The outspoken and often stubborn Francis found himself pitched in at the deep end, a situation in which he thrived to the extent that, by 1950, he was also deeply involved in the creation of the HWM Alta, as well as a production line of cars for the then new Formula Two.

Francis first met a young Stirling Moss in 1950, when he was a team driver for HWM and, when Moss left the team and the Moss family purchased a new Maserati 250F in early 1954, Francis was the natural choice for Moss. The season that followed put Moss on the map as a driver of great talent, thanks in no small part to Francis’ spannering abilities and, when Moss unexpectedly went to Mercedes in 1955, Francis followed him there.

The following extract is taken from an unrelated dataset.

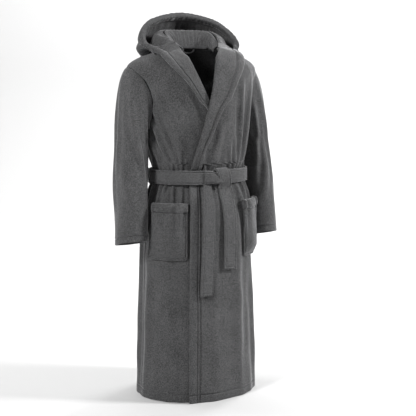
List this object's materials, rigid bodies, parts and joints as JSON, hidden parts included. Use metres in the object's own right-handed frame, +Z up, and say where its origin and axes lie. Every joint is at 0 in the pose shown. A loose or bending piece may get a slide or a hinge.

In the following year, he also went to the Maserati factory team.

Those years with Moss are legendary in the annals of motor racing, not least for the many adventures Francis had as he drove Moss’s car around Europe between races in a Ford truck. It was a punishing schedule: “I did not know that I should cover over 15,000 miles in the Commer van during that memorable 1954 season, cross the Channel nine times, negotiate the mountain passes of the Alps 15 times, and cross more than 30 international frontiers in order to deliver the Maserati safely to 15 major meetings in seven European countries.”

While en route to the 1950 Rome Grand Prix, Francis drove through the Mount Cenis Pass, got hopelessly lost in Turin, and had to seek directions from the police.

In Genoa they got lost again, only to have their transporter expire on a tramway track. Francis persuaded the passengers to get out and help push the truck several hundred yards to safety. He recounted one Italian explaining to him: “We like to help you because you have racing cars. And we want to get home!”

Francis was to work with Moss again in 1957 when he developed the Rob Walker F2/F1 Cooper Climax, reliving his golden years as chief racing mechanic to Stirling Moss.